Assess and Refine KPIs
Marketing KPIs are indispensable tools for businesses as they provide insights into the effectiveness of marketing strategies and guide decision-making. Companies should continuously assess and refine their KPI strategies to align with evolving business goals and market dynamics and ensure sustained growth and competitive advantage.
Frequently Asked Questions
How Do I Select the Right KPIs for My Business?
To select the right KPIs, start by clearly defining your business goals. Then, choose KPIs that directly reflect these goals. For instance, if increasing sales is a goal, track KPIs like sales growth and customer acquisition cost. Ensure the KPIs are specific, measurable, and relevant to your business.
How Often Should KPIs Be Reviewed and Updated?
KPIs should be reviewed regularly – typically monthly or quarterly – to ensure they remain aligned with evolving business strategies and market conditions. Annual reviews are also important to make broader adjustments as needed.
Can Small Businesses Also Benefit from KPIs?
Absolutely. Small businesses can greatly benefit from KPIs as they offer insights into how effectively the business is reaching its goals, allowing for adjustments in strategies even with limited resources.
How Can I Measure and Improve My Brand Awareness?
Brand awareness can be measured using KPIs like brand recall, online share of voice (OSOV), and website traffic.
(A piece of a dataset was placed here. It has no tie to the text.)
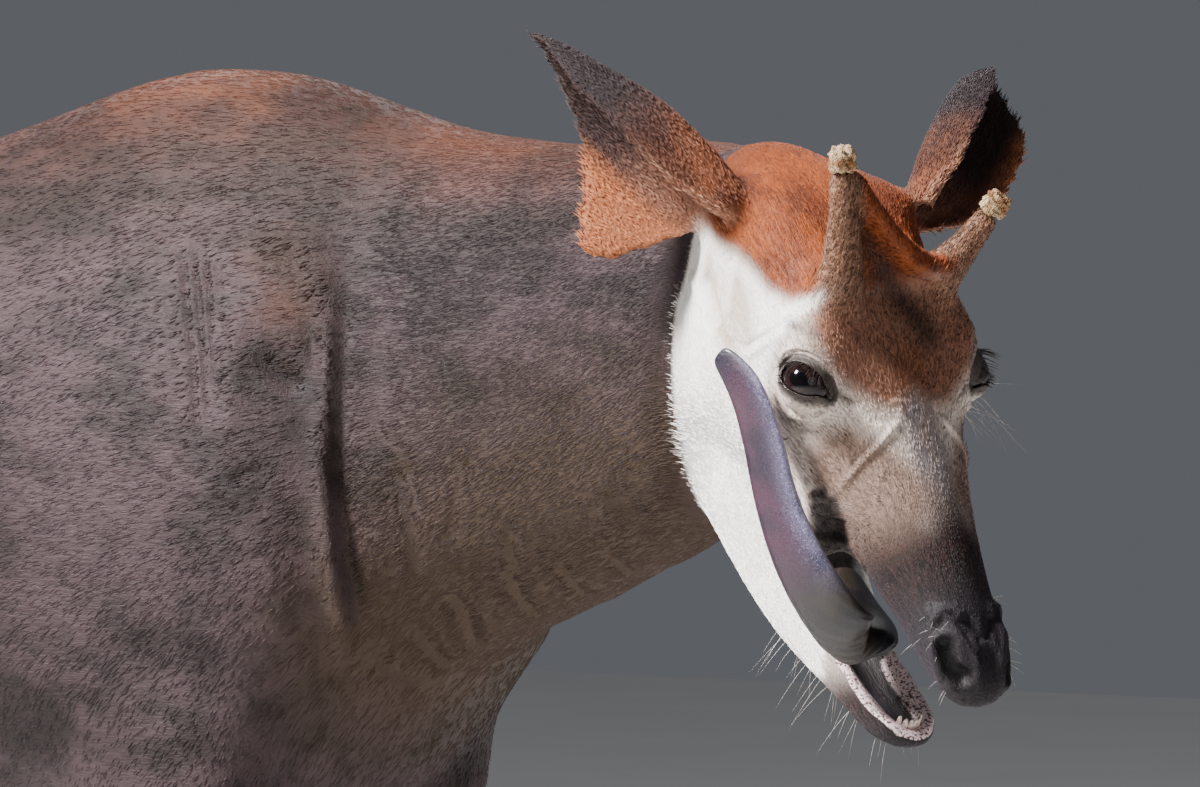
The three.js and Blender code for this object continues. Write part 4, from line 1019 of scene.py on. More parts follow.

Improving brand awareness involves enhancing your marketing campaigns, increasing social media presence, and engaging in community and PR activities.
Are There Common Challenges in KPI Measurement?
Common challenges include selecting the right KPIs, ensuring data accuracy, integrating data from various sources, and correctly interpreting what the data means for the business. Overcoming these challenges involves regular review, using reliable tools, and perhaps seeking expert advice.